Wasn’t Brock Turner tried in front of a court and not a college tribunal, and didn’t that court use clear and convincing as the standard?

“And you’d take a case where the sole allegation was that the plaintiff said yes to oral sex because of repeated requests from a boyfriend? In what state and under what theory? Where have you seen a plaintiff collect on facts like that?”

Before you take a case you need to talk to the client for a lengthy period of time. You may need to interview witnesses. In my experience it is never three simple requests. Was the boy drunk? Was he high? What was the context of the statements. Did the Victim feel threatened in her own mind?

Before you take a case you also have to evaluate damages. In the work setting the type of behavior you describe may result in actual damages. The woman may have to change jobs. I am not sure what the damages would be in the college setting. You also have to evaluate collectability of damages. Even if there are damages in the college setting they may not be collectable from an unemployed male student. Not all victims have civil monetary remedies.

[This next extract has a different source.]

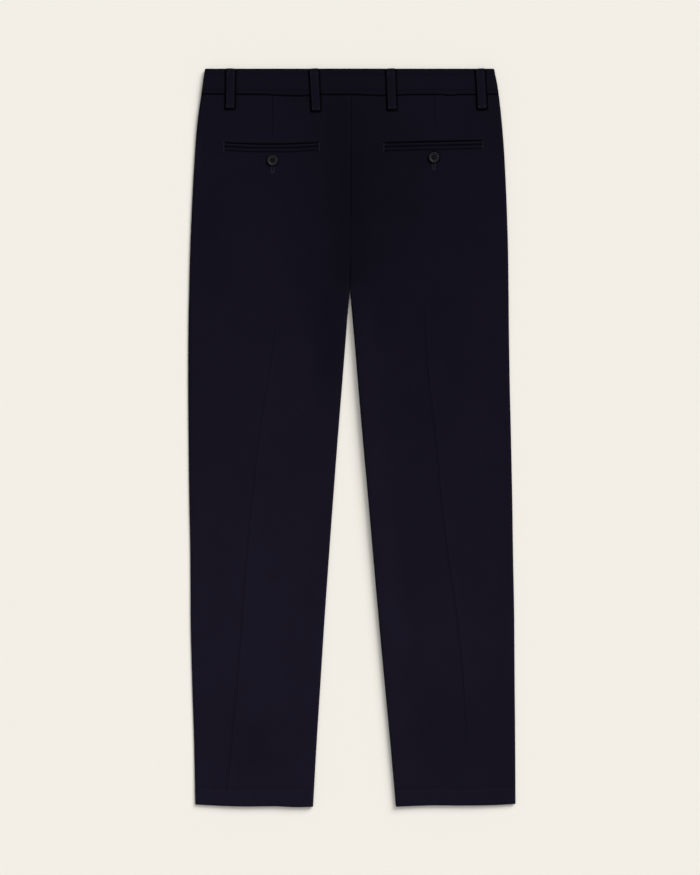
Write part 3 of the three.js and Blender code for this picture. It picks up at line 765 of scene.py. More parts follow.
twillCloth = twillMaterial("navyTwill")
twillAcross = twillMaterial("navyTwillAcross", turned=90, shade=0.95)
twillStrip = twillMaterial("navyTwillStrip", turned=40, shade=1.05)
threadDark = grainMaterial("navyThread", (0.007, 0.006, 0.012), (0.014, 0.012, 0.022), 0.5, 0.8, 0.1)
threadPale = grainMaterial("paleNavyThread", (0.010, 0.009, 0.016), (0.019, 0.018, 0.030), 0.5, 0.8, 0.1)
threadTack = grainMaterial("tackThread", (0.015, 0.014, 0.023), (0.026, 0.025, 0.038), 0.5, 0.8, 0.1)
horn = grainMaterial("navyHorn", (0.0025, 0.0025, 0.0035), (0.010, 0.010, 0.0125), 3.0, 0.42, 0.09, bump=0.05)
threadBlack = grainMaterial("blackThread", (0.0015, 0.0014, 0.0022), (0.004, 0.004, 0.006), 0.5, 0.85, 0.05)
nylonTape = grainMaterial("navyTape", (0.006, 0.005, 0.010), (0.011, 0.009, 0.017), 0.6, 0.85, 0.08)
nylonTeeth = grainMaterial("navyNylon", (0.010, 0.009, 0.015), (0.016, 0.014, 0.022), 1.5, 0.45, 0.3)
zipMetal = grainMaterial("gunmetal", (0.05, 0.05, 0.055), (0.09, 0.09, 0.095), 2.0, 0.4, 0.5, metal=0.9)
print("materials ready")

# one stitch is modelled once, and copied along each seam
bpy.ops.object.select_all(action="DESELECT")
bpy.ops.mesh.primitive_uv_sphere_add(segments=6, ring_count=4, radius=0.5)
pattern = bpy.context.object
stitchForm = [Vector((vert.co.z, vert.co.x, vert.co.y)) for vert in pattern.data.vertices]
stitchFaces = [tuple(face.vertices) for face in pattern.data.polygons]
bpy.ops.object.delete()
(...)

“Wasn’t Brock Turner tried in front of a court and not a college tribunal, and didn’t that court use clear and convincing as the standard?”

He had a criminal trial and he was expelled from Stanford. Criminal trials in California use beyond a reasonable doubt standard

I have attached a copy of the victims statement

http://heavy.com/news/2016/06/brock-turner-rape-victim-full-statement-pdf-ashleigh-banfield-video-youtube-cnn/

Beyond a reasonable doubt standard, eh? So that standard has no problem keeping the Brock Turners of the world away from colleges.

So why use a preponderance of evidence in college tribunals, if keeping out the Brock Turners of the world is the goal?